# Arc Length Problem

#### 2^Oscar

Hey guys,

Got a bit of a problem with a question I found in a text book. I can do most of it but theres one little part I'm really struggling with:

A curve C is given parametrically by:
x=t-tanht, y=secht, t$$\geq0$$​

The length of arc C measured from the point (0,1) to a general point with parameter t is s. Find s in terms of t and deduce that, for any point on the curve, y=e-s.

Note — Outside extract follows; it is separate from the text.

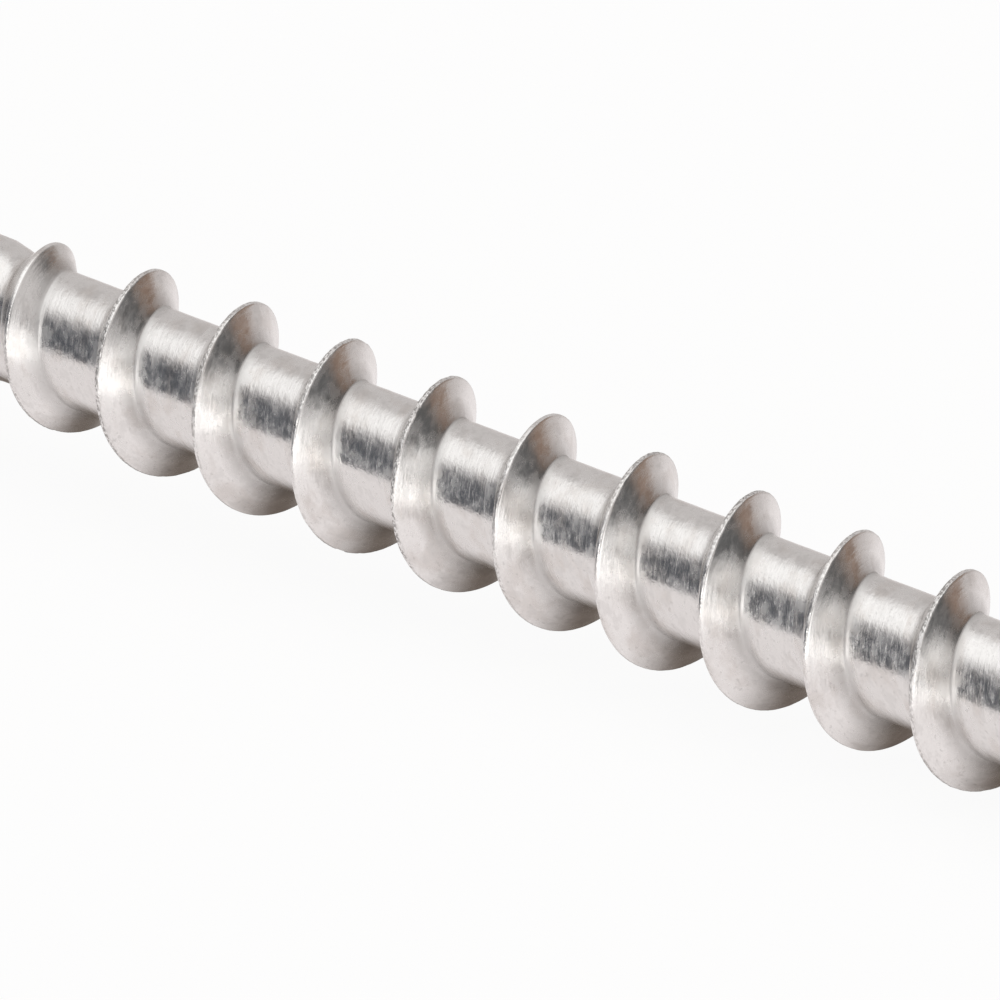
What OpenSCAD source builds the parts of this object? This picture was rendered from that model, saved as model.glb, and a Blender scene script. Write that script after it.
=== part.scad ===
// Deck screw in one piece: bugle head with a six-lobe recess, plain shank, coarse
// right-hand thread and a sharp point. It lies at rest along X, with its tip to +X,
// on the rim of its head and the last full crest of its thread.

/* [Lengths] */
// From the top of the head to the first trace of the thread
plain_length = 24; // [16:1:60]
// From the first trace of the thread to the tip
thread_length = 52; // [26:1:80]

/* [Head and shank] */
// Diameter of the head
head_d = 9.4; // [9:0.1:11]
// Height of the head, from its top to the plain shank
head_h = 4.8; // [4.5:0.1:7]
// Height of the straight rim
rim_h = 0.45; // [0.3:0.05:0.7]
// Bevel on the top edge of the rim
rim_bevel = 0.12; // [0.05:0.01:0.2]
// Diameter of the plain shank
shank_d = 3.6; // [3.4:0.05:4.2]

/* [Drive recess] */
// Diameter across the lobes
lobe_d = 4.5; // [4.1:0.1:4.6]
// Diameter between opposite valleys
valley_d = 3.2; // [2.8:0.1:3.4]
// Radius of each lobe's round end
lobe_r = 0.37; // [0.3:0.01:0.42]
// Depth of the straight walls
recess_depth = 2; // [1.4:0.1:2.1]
// Diameter of the conical bottom
recess_cone_d = 3; // [2:0.1:3]
// Depth of the conical bottom
recess_cone_h = 0.5; // [0.2:0.05:0.6]

/* [Thread] */
// Diameter over the crests
major_d = 4.95; // [4.6:0.05:5.8]
// Diameter of the root between the turns
root_d = 3.15; // [2.8:0.05:3.3]
// Axial distance from turn to turn
pitch = 3.1; // [2.8:0.1:3.8]
// Width of the flat crest
crest_land = 0.1; // [0.06:0.01:0.25]
// Angle of the flank that faces the tip, from square to the axis
tip_flank = 29; // [20:1:34]
// Angle of the flank that faces the head, from square to the axis
head_flank = 33; // [20:1:38]
// Radius where each flank meets the root
root_fillet = 0.25; // [0.1:0.01:0.3]
// Turns over which the crest rises from the shank to its full height
runout_turns = 3; // [1:0.1:4]
// From the first trace of the thread to the shoulder, where the shank tapers to the root
shoulder_gap = 1.4; // [0.5:0.1:3]
// Length of the shoulder
shoulder_length = 1.2; // [0.6:0.1:2.5]
// Turn of the whole thread about the axis of the screw
thread_turn = 337.5; // [0:11.25:348.75]

/* [Point] */
// Included angle of the conical point
point_angle = 28; // [24:1:40]
// Turns over which the crest falls towards the tip
point_turns = 2.2; // [1:0.1:3]
// Length between the foot of the last turn and the tip
tip_gap = 0.25; // [0.15:0.05:1]

/* [Hidden] */
$fn = 96;

// Flat sides around one turn of the thread
steps = 32;
// How far the threaded length runs into the end of the shank, and how far under its surface
seam = 0.6;
skin = 0.01;
// How far a cut runs out past the face that it opens
cut_over = 1;

screw_length = plain_length + thread_length;
head_r = head_d / 2;
shank_r = shank_d / 2;
shank_core_r = shank_r - skin;
root_r = root_d / 2;
crest_r = major_d / 2;
depth = crest_r - root_r;

// Underside of the head: one concave arc from the rim, tangent to the shank
bugle_r = ((head_r - shank_r) ^ 2 + (head_h - rim_h) ^ 2) / (2 * (head_r - shank_r));

// Outline of the recess: round lobes and valleys by turns, each arc tangent to the next
lobe_count = 6;
half_lobe_turn = 180 / lobe_count;
lobe_at = lobe_d / 2 - lobe_r;
valley_bottom = valley_d / 2;
valley_r = (lobe_r ^ 2 - lobe_at ^ 2 - valley_bottom ^ 2 + 2 * lobe_at * valley_bottom * cos(half_lobe_turn))
    / (2 * (valley_bottom - lobe_at * cos(half_lobe_turn) - lobe_r));
valley_at = valley_bottom + valley_r;
lobe_half_arc = atan2(valley_at * sin(half_lobe_turn), valley_at * cos(half_lobe_turn) - lobe_at);
valley_half_arc = lobe_half_arc - half_lobe_turn;
lobe_sides = 8;
valley_sides = 6;
function arc_point(axis_turn, distance, r, turn) = [
    distance * cos(axis_turn) + r * cos(axis_turn + turn),
    distance * sin(axis_turn) + r * sin(axis_turn + turn)
];
six_lobe_outline = [
    for (lobe = [0:lobe_count - 1]) let (lobe_turn = 2 * lobe * half_lobe_turn) each concat(
        [for (side = [0:lobe_sides])
            arc_point(lobe_turn, lobe_at, lobe_r, lobe_half_arc * (2 * side / lobe_sides - 1))],
        [for (side = [1:valley_sides - 1])
            arc_point(lobe_turn + half_lobe_turn, valley_at, valley_r,
                180 - valley_half_arc * (2 * side / valley_sides - 1))]
    )
];

// Section of one turn, as [distance from the crest towards the tip, share of the full depth]
function fillet_height(flank) = root_fillet * (1 - sin(flank));
function flank_foot_at(flank) = crest_land / 2 + (depth - fillet_height(flank)) * tan(flank);
function root_at(flank) = flank_foot_at(flank) + root_fillet * cos(flank);
function flank_foot(flank) = [flank_foot_at(flank), fillet_height(flank) / depth];
function fillet_middle(flank) =
    let (half_arc = (90 - flank) / 2)
    [root_at(flank) - root_fillet * sin(half_arc), root_fillet * (1 - cos(half_arc)) / depth];
function headward(point) = [-point[0], point[1]];

section = [
    headward([root_at(head_flank), 0]),
    headward(fillet_middle(head_flank)),
    headward(flank_foot(head_flank)),
    [-crest_land / 2, 1],
    [crest_land / 2, 1],
    flank_foot(tip_flank),
    fillet_middle(tip_flank),
    [root_at(tip_flank), 0],
    [(root_at(tip_flank) + pitch - root_at(head_flank)) / 2, 0]
];
rows_per_turn = len(section);

// The last crest stands just behind the tip. The turns are counted back from it to one
// that lies wholly on the plain shank
shoulder_start = plain_length + shoulder_gap;
last_crest = screw_length - tip_gap - root_at(tip_flank);
plain_crest = min(plain_length, shoulder_start - pitch + root_at(head_flank));
turns = ceil((last_crest - plain_crest) / pitch);
first_crest = last_crest - turns * pitch;
shank_end = first_crest - root_at(head_flank) - seam / 2;

function clamp01(x) = max(0, min(1, x));
function ease(x) = x * x * (3 - 2 * x);

// Radius along the axis of the shank, shoulder and root, and of the same with the point
function body_r(z) =
    shank_core_r - (shank_core_r - root_r) * ease(clamp01((z - shoulder_start) / shoulder_length));
function core_r(z) = min(body_r(z), (screw_length - z) * tan(point_angle / 2));

// Height of the crest above the body at a place along the axis
function rise(z) = sin(90 * clamp01((z - plain_length) / (runout_turns * pitch)));
function fall(z) = clamp01((last_crest - z) / (point_turns * pitch));
function crest_height(z) = (shank_core_r + (crest_r - shank_core_r) * rise(z) - body_r(z)) * fall(z);

function around(step, r, z) = [r * cos(360 * step / steps), r * sin(360 * step / steps), z];
function thread_point(step, row) =
    let (
        place = section[row % rows_per_turn],
        crest = first_crest + pitch * (floor(row / rows_per_turn) + step / steps),
        z = crest + place[0]
    )
    around(step, core_r(z) + place[1] * crest_height(crest), z);

// Rows run along the axis. The rows of step 0 go on for one more turn, because each turn
// closes onto the start of the next
last_row = turns * rows_per_turn - 2;
side_rows = last_row + 1;
seam_rows = side_rows + rows_per_turn;
ring_start = seam_rows + (steps - 1) * side_rows;
apex = ring_start + steps;
function at(step, row) =
    step == 0 ? row
    : step == steps ? row + rows_per_turn
    : seam_rows + (step - 1) * side_rows + row;

thread_points = concat(
    [for (row = [0:seam_rows - 1]) thread_point(0, row)],
    [for (step = [1:steps - 1], row = [0:last_row]) thread_point(step, row)],
    [for (step = [0:steps - 1]) around(step, shank_core_r, shank_end - seam)],
    [[0, 0, screw_length]]
);

turn_faces = [
    for (step = [0:steps - 1], row = [0:last_row - 1]) each [
        [at(step, row), at(step, row + 1), at(step + 1, row + 1)],
        [at(step, row), at(step + 1, row + 1), at(step + 1, row)]
    ]
];
// From the ring inside the shank to the first row, which climbs by one pitch around it
last_ring = ring_start + steps - 1;
start_faces = concat(
    [[for (step = [0:steps - 1]) ring_start + step]],
    [for (step = [0:steps - 2]) each [
        [ring_start + step, at(step, 0), at(step + 1, 0)],
        [ring_start + step, at(step + 1, 0), ring_start + step + 1]
    ]],
    [for (row = [0:rows_per_turn - 1]) [last_ring, at(0, row + 1), at(0, row)]],
    [[last_ring, at(steps - 1, 0), at(steps, 0)], [last_ring, at(0, 0), ring_start]]
);
// From the last row to the tip
point_faces = concat(
    [for (step = [1:steps - 1]) [at(step, last_row), apex, at(step + 1, last_row)]],
    [for (row = [last_row:last_row + rows_per_turn - 1]) [at(1, last_row), at(0, row), at(0, row + 1)]],
    [[at(1, last_row), at(steps, last_row), apex]]
);

module blank_profile() {
    difference() {
        polygon([
            [0, 0], [head_r - rim_bevel, 0], [head_r, rim_bevel], [head_r, head_h], [0, head_h]
        ]);
        translate([shank_r + bugle_r, head_h]) circle(r = bugle_r);
    }
    translate([0, head_h]) square([shank_r, shank_end - head_h]);
}

module drive_recess() {
    translate([0, 0, -cut_over]) linear_extrude(recess_depth + cut_over) polygon(six_lobe_outline);
    translate([0, 0, recess_depth]) cylinder(h = recess_cone_h, d1 = recess_cone_d, d2 = 0);
}

module head_and_shank() {
    difference() {
        rotate_extrude() blank_profile();
        drive_recess();
    }
}

module thread_and_point() {
    rotate([0, 0, thread_turn])
        polyhedron(points = thread_points, faces = concat(turn_faces, start_faces, point_faces));
}

// At rest the screw dips until the first of its downward crests meets the surface
function down_crest(turn) = first_crest + pitch * (turn - thread_turn / 360);
rest_slope = min([
    for (turn = [1:turns])
        let (crest = down_crest(turn), z = crest + crest_land / 2)
        (head_r - core_r(z) - crest_height(crest)) / (z - rim_h)
]);
rest_dip = atan(rest_slope);
rest_height = rim_h * sin(rest_dip) + head_r * cos(rest_dip);
rest_middle = (screw_length * cos(rest_dip) - (head_r - rim_bevel) * sin(rest_dip)) / 2;

module screw() {
    color("gainsboro")
        translate([-rest_middle, 0, rest_height]) rotate([0, 90 + rest_dip, 0]) {
            head_and_shank();
            thread_and_point();
        }
}

screw();
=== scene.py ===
"""A deck screw lying on a pale floor, seen close up along its thread."""

import math

import bpy
import numpy as np
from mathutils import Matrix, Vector


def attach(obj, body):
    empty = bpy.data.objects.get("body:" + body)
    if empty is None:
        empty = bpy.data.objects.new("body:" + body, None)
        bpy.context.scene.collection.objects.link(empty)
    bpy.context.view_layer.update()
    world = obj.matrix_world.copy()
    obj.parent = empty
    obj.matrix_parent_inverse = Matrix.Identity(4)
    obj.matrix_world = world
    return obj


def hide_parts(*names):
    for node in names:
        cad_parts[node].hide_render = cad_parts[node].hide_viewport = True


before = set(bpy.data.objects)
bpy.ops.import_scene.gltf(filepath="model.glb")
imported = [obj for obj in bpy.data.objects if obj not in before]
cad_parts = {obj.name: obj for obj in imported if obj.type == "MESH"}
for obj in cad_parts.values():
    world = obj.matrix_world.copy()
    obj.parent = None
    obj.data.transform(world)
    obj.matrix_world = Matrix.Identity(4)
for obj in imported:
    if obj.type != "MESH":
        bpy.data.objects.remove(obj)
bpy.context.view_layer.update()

MM = 0.001
MICRON = 1e-6

# Sizes of the screw in mm, as in the part
PLAIN_LENGTH = 24.0
THREAD_LENGTH = 52.0
HEAD_R = 4.7
HEAD_H = 4.8
RIM_H = 0.45
RIM_BEVEL = 0.12
SHANK_R = 1.8
RECESS_DEPTH = 2.0
RECESS_CONE_R = 1.5
RECESS_CONE_H = 0.5
LOBE_D = 4.5
VALLEY_D = 3.2
LOBE_R = 0.37
LOBE_COUNT = 6
CREST_R = 2.475
ROOT_R = 1.575
PITCH = 3.1
CREST_LAND = 0.1
TIP_FLANK = math.radians(29.0)
HEAD_FLANK = math.radians(33.0)
ROOT_FILLET = 0.25
RUNOUT_TURNS = 3.0
SHOULDER_GAP = 1.4
SHOULDER_LENGTH = 1.2
THREAD_TURN = math.radians(337.5)
POINT_ANGLE = math.radians(28.0)
POINT_TURNS = 2.2
TIP_GAP = 0.25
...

I'm happy finding that the arc length is defined as $$\int (tanht)dt$$ between the limits of 0 and s, and i evaluate this integral to be ln(coshs) however after this I am stumped; I am having great trouble getting to y=e-s.

Oscar

Last edited:

#### LCKurtz

Homework Helper
Gold Member
Perhaps you have misunderstood or mis-quoted the problem. Your work looks correct but the reason you can't get to y = e-s is the two aren't equal, as trying s = 0 will show.

#### 2^Oscar

It is a past examination question and I quoted it word for word from what is in my text book. I've doubled checked it and what I have written is definitely what is written down here... so unless there is a typo in the textbook I really don't know what is going on :S

Oscar

#### LCKurtz

Homework Helper
Gold Member
On looking again, perhaps the difficulty is that the problem is asking for y in terms of s, apparently not what you have calculated.

#### LCKurtz

Homework Helper
Gold Member
In fact it's trivial from the equations y = sech(t) and s = ln(cosh(t)).

#### 2^Oscar

Sorry if i'm being stupid here;

Could you please tell me how you got s=ln(cosh(t))? I evaluated the integral as C=ln(cosh(s)), so I am confused as to how you made this step. I'm okay as to how you solved the problem from there on though :)

Thank you for the help,
Oscar

#### LCKurtz

Homework Helper
Gold Member
Your original integral was (or should have been)

$$s(t) = \int_0^t tanh(u)\, du$$

#### 2^Oscar

Ahh i see my error, you were right in your first post, I have misread the question.

I understand now.

Thank you for your help :)
Oscar